* **Work to do**
Starting at the top of the entries, restate word for word each line up to and including the one with "weld_distance = 0.00001".
++++++++++
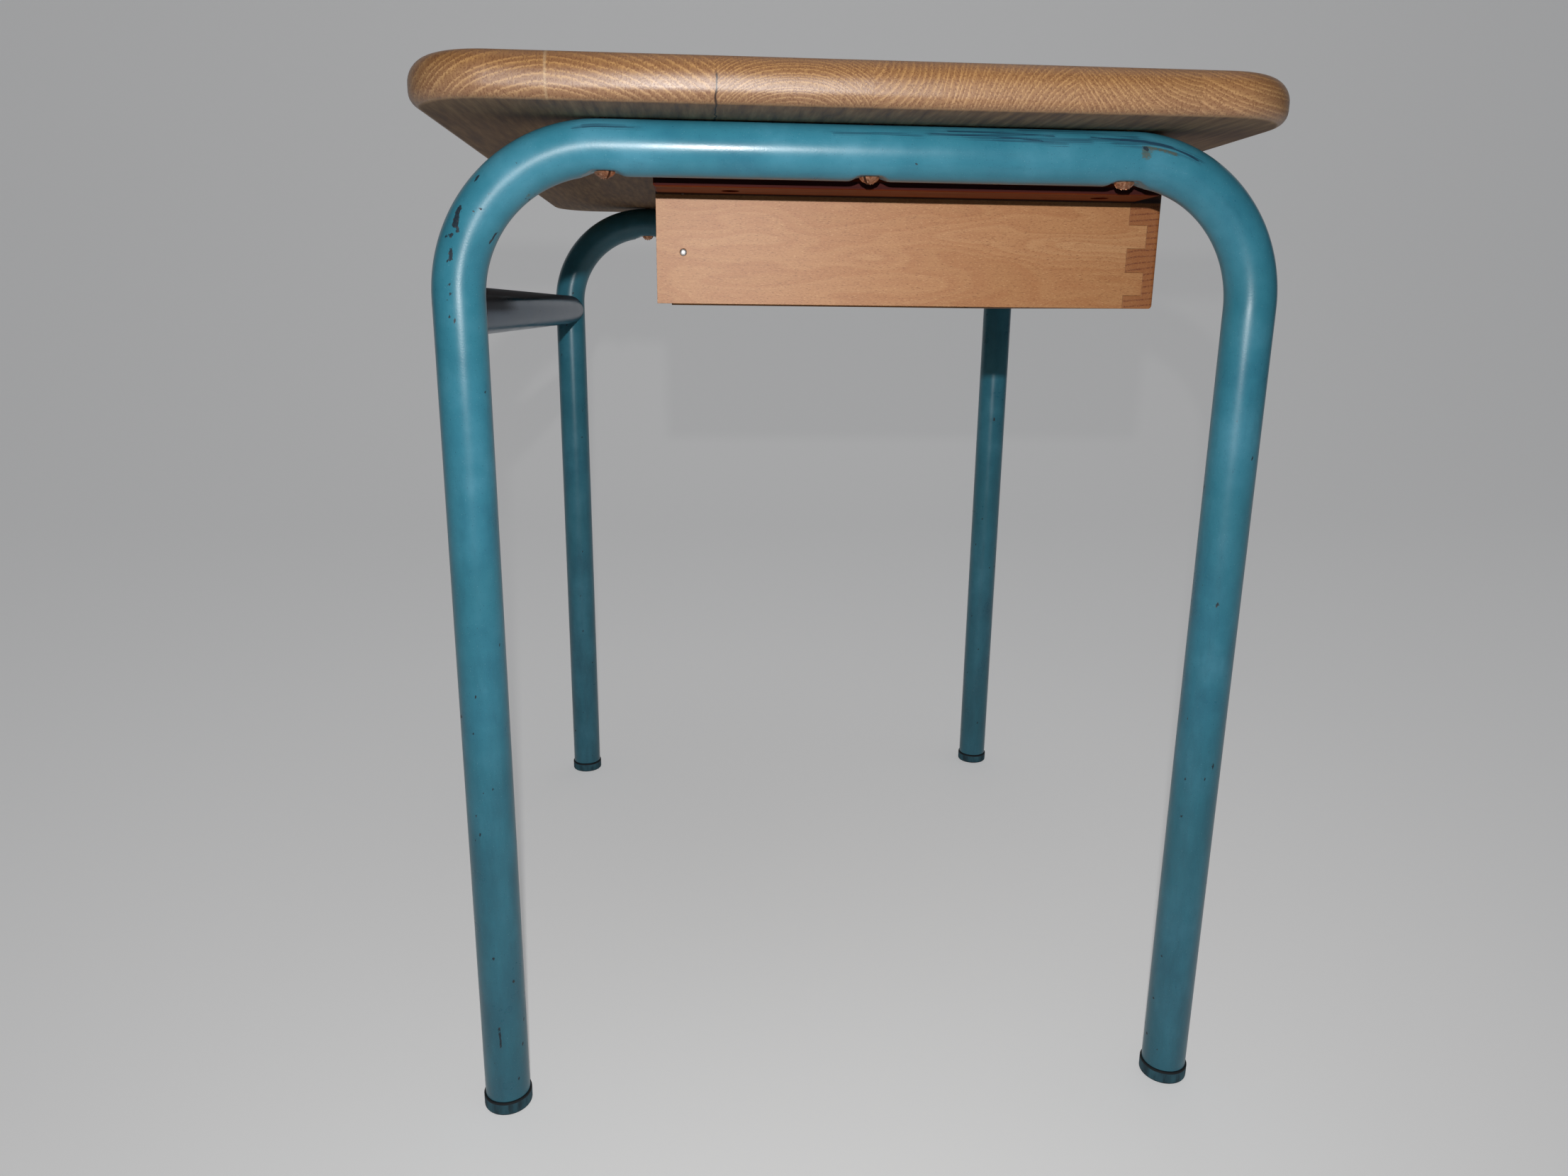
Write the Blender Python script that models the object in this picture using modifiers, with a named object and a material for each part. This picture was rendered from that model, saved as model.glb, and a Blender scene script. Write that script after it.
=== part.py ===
"""A small school desk: an oak top screwed to two bent tube frames, with a wooden drawer hung under it.

Metres, +Z up. X runs along the desk, the child sits at -Y, and the floor is Z = 0.
The drawer slides toward -Y on wooden runners.
"""

import math

import bmesh
import bpy
from mathutils import Matrix, Vector

# Clearances shared by all pieces
seat_gap = 0.0003
cut_overrun = 0.004
weld_distance = 0.00001

# Desktop board
desktop_length = 0.610
desktop_width = 0.437
desktop_thickness = 0.022
desktop_rear_shift = 0.008
desktop_corner_radius = 0.043
desktop_top_edge_radius = 0.007
desktop_bottom_edge_radius = 0.004

# End frames of bent tube, set in from the ends and the long edges of the desktop
frame_end_inset = 0.0505
leg_edge_inset = 0.0075
frame_height = 0.5725
tube_diameter = 0.027
tube_wall = 0.0015
bend_radius = 0.075

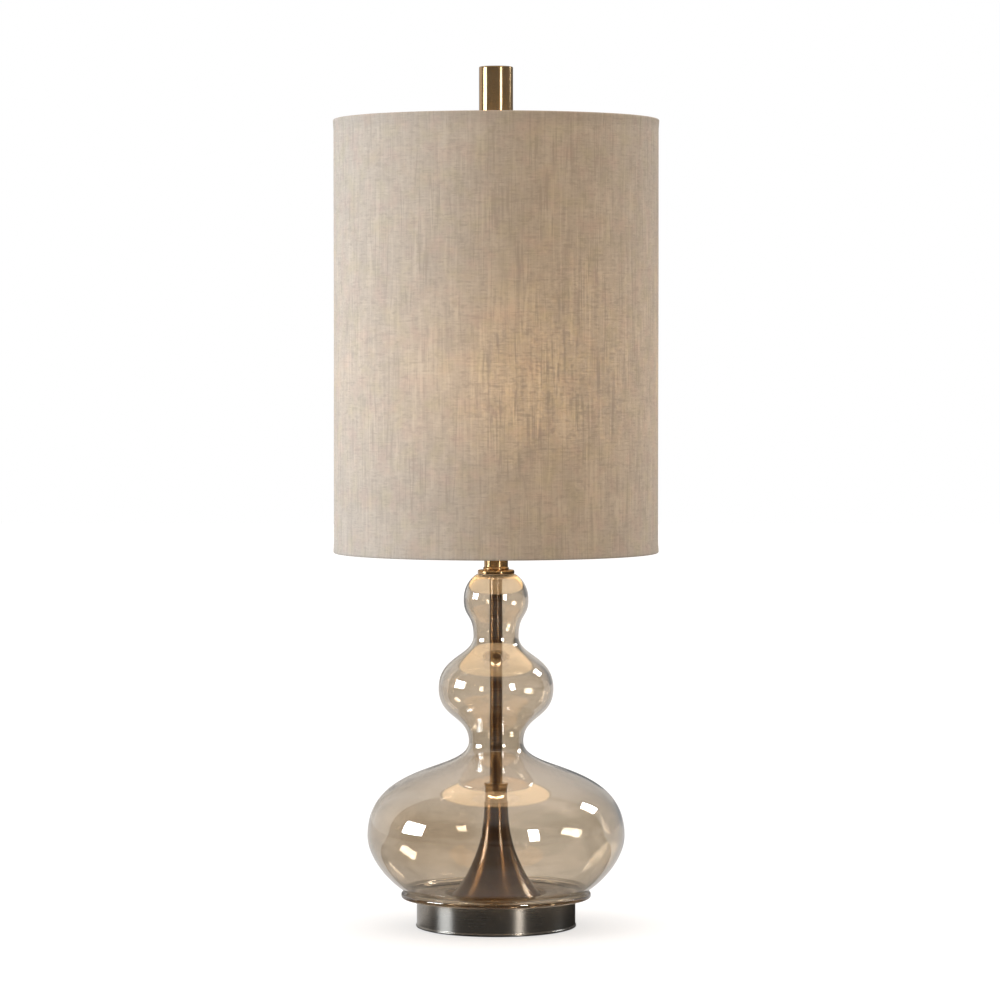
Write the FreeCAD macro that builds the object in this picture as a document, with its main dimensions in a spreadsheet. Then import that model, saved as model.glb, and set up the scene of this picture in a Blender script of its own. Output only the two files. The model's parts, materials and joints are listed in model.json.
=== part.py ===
"""Candlestick table lamp: three-bulb blown glass body on a metal foot, lit by a bulb
inside a tall linen drum shade that a harp and a finial carry.

Every piece is its own object. Millimetres, +Z up, origin at the centre of the foot on
the table. The front of the lamp faces -Y, the switch knob points along +X, the harp
stands in the YZ plane and the cord inlet is at the back, on +Y.
"""

import FreeCAD, Part
import math
import os

import Sketcher
from FreeCAD import Placement, Rotation, Vector

doc = FreeCAD.newDocument("CandlestickLamp")

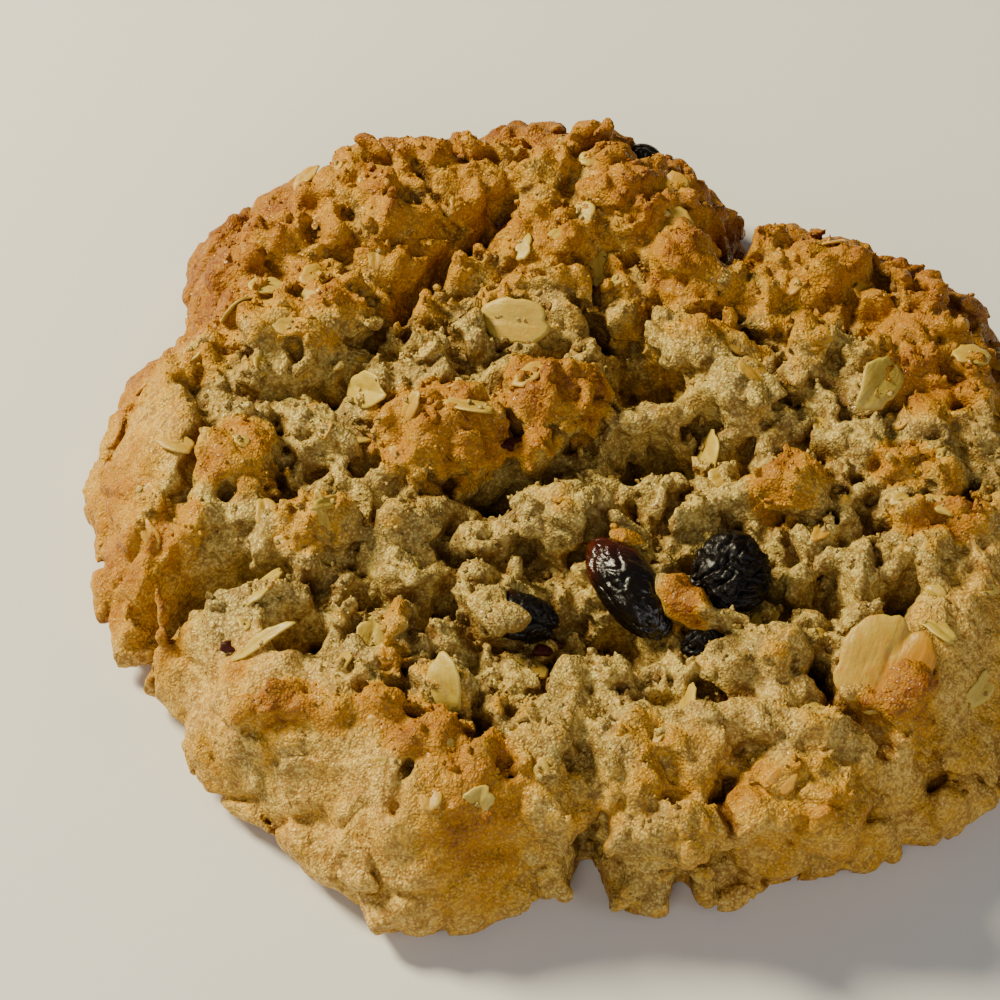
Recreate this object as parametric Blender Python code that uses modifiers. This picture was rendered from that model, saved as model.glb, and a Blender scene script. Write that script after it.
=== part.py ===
# Oatmeal raisin cookie, baked round and a little lopsided, lying on its flat base.
# Sizes in this file are in millimetres and degrees; finish_mesh turns them into metres.
# The origin is at the middle of the base, +Z is up, and the near side of the cookie faces -Y.
import math
import random

import bmesh
import bpy
from mathutils import Euler, Vector, noise
from mathutils.bvhtree import BVHTree

MM = 0.001

# Outline seen from above: distance from the middle to the rim every RIM_TURN degrees, from +X towards +Y
RIM_REACH = (
    42.6, 44.3, 43.2, 39.7, 36.9, 40.1, 42.7, 43.4, 43.6, 43.0, 37.7, 38.8,
    39.2, 38.6, 36.7, 38.0, 38.7, 41.3, 36.8, 38.6, 40.0, 43.5, 44.3, 43.1,
)
RIM_TURN = 360.0 / len(RIM_REACH)
# each bite that a crack takes out of the rim: direction, half width, depth
OUTLINE_BITES = (
    (275.6, 2.2, 5.0),
    (287.0, 2.0, 3.0),
    (313.5, 1.2, 1.2),
    (204.5, 2.6, 3.4),
    (59.0, 2.6, 2.0),
    (100.0, 1.6, 0.8),
)
# each layer of unevenness on the side wall: size, how far it stands out
WALL_BUMPS = ((6.5, 1.3), (2.7, 0.7))
WALL_CREASE_SPACING = 6.8
WALL_CREASE_DEPTH = 0.7

# Cross-section: share of the reach, height. The rim stands above the middle.
TOP_PROFILE = (
    (0.0, 11.2),
    (0.3, 11.4),
    (0.5, 12.0),
    (0.66, 13.2),
    (0.76, 13.6),
    (0.84, 12.6),
    (0.91, 10.0),
    (0.96, 6.9),
    (0.99, 4.2),
    (1.0, 2.6),
)
WIDEST_HEIGHT = 2.6
UNDERSIDE_PROFILE = ((0.99, 1.4), (0.97, 0.6), (0.93, 0.0), (0.0, 0.0))
TOP_STEPS = 8
TURN_STEPS = 200

# Where the crust gives way to broken crumb, as a share of the reach
NEAR_CRUST_EDGE = 0.70
FAR_CRUST_EDGE = 0.90
# each octave of clods: size, rise of a clod, depth of the crevice round it, share of it left on crust
CLOD_OCTAVES = (
    (6.2, 1.3, 1.4, 0.0),
    (3.1, 0.8, 0.8, 0.18),
    (1.7, 0.3, 0.25, 0.15),
)

# each pit in the crumb: x, y, half length, half width, turn, depth
PITS = (
    (-26.5, -10.5, 4.2, 3.0, 20.0, 7.0),
    (-20.3, -17.0, 2.6, 3.0, 0.0, 5.0),
    (6.9, 8.0, 3.6, 3.2, 0.0, 4.5),
    (8.0, 2.6, 3.4, 2.6, 0.0, 5.0),
    (-3.9, -0.9, 4.4, 2.4, 20.0, 6.0),
    (-15.0, -13.2, 1.6, 1.6, 0.0, 4.0),
    (-1.1, -8.7, 1.8, 1.2, 0.0, 3.0),
    (26.0, 16.0, 3.2, 3.0, -40.0, 3.5),
    (14.4, 24.4, 2.6, 4.0, 30.0, 5.0),
    (5.4, -16.8, 4.0, 2.6, -40.0, 5.0),
    (-19.9, 7.9, 2.6, 1.6, 0.0, 4.0),
    (17.0, -18.0, 3.5, 1.6, 10.0, 3.0),
    (22.0, -12.0, 2.2, 2.2, 0.0, 3.5),
    (-9.0, -14.5, 1.6, 2.0, 0.0, 3.0),
    (13.0, -21.5, 2.2, 1.6, 0.0, 3.0),
    (28.0, -13.0, 1.8, 3.0, -10.0, 3.0),
)

# each crack: half width, depth, the points that it runs through
CRACKS = (
    (1.5, 9.0, ((-37.5, -17.0), (-32.4, -13.4), (-29.3, -9.8), (-26.5, -10.8), (-22.5, -11.5))),
    (0.9, 3.2, ((-29.8, 7.0), (-28.4, 2.2), (-30.1, -5.0), (-32.2, -10.3))),
    (0.8, 3.5, ((-16.0, 13.5), (-13.0, 17.3), (-10.4, 21.1), (-3.8, 29.7))),
    (0.9, 3.5, ((1.9, 17.4), (5.1, 14.7), (8.7, 16.9))),
    (1.2, 6.0, ((18.4, 31.5), (15.4, 27.0), (13.2, 23.0))),
    (0.5, 2.6, ((-11.4, -28.6), (-11.4, -30.6), (-11.5, -33.5))),
    (0.7, 3.2, ((-5.1, -25.8), (-4.6, -28.0), (-2.5, -31.0))),
    (0.8, 5.0, ((1.9, -29.6), (3.0, -33.0), (4.3, -37.7))),
    (0.9, 5.5, ((15.4, -28.4), (12.7, -32.8), (15.0, -36.6))),
    (0.5, 3.5, ((30.4, -26.8), (29.8, -29.0), (30.3, -32.6))),
    (0.6, 2.6, ((14.5, -27.6), (19.2, -28.9), (26.2, -30.6))),
    (0.4, 1.6, ((29.1, -26.8), (33.9, -27.8), (38.0, -26.0))),
    (0.6, 2.4, ((33.0, 4.5), (34.5, 0.1), (33.5, -4.0))),
    (0.7, 3.0, ((20.5, -17.5), (22.0, -23.5), (26.5, -26.0))),
)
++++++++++
* **Solved problem**
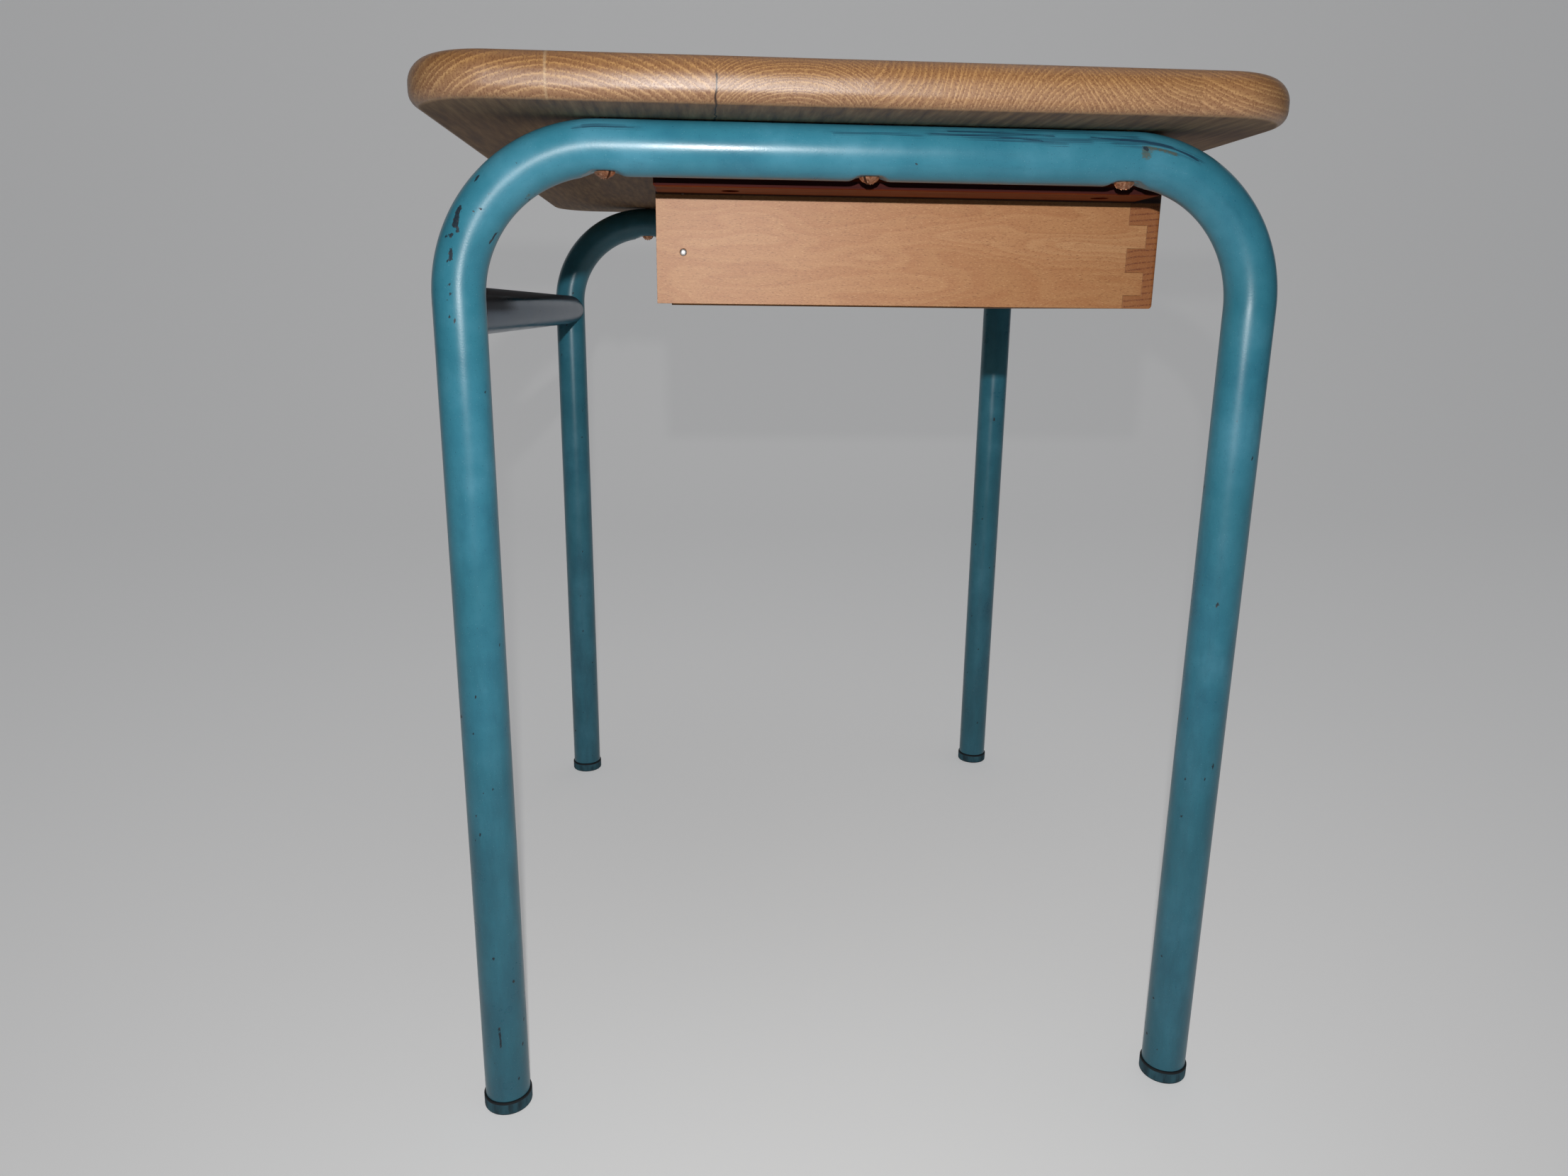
Write the Blender Python script that models the object in this picture using modifiers, with a named object and a material for each part. This picture was rendered from that model, saved as model.glb, and a Blender scene script. Write that script after it.
=== part.py ===
"""A small school desk: an oak top screwed to two bent tube frames, with a wooden drawer hung under it.

Metres, +Z up. X runs along the desk, the child sits at -Y, and the floor is Z = 0.
The drawer slides toward -Y on wooden runners.
"""

import math

import bmesh
import bpy
from mathutils import Matrix, Vector

# Clearances shared by all pieces
seat_gap = 0.0003
cut_overrun = 0.004
weld_distance = 0.00001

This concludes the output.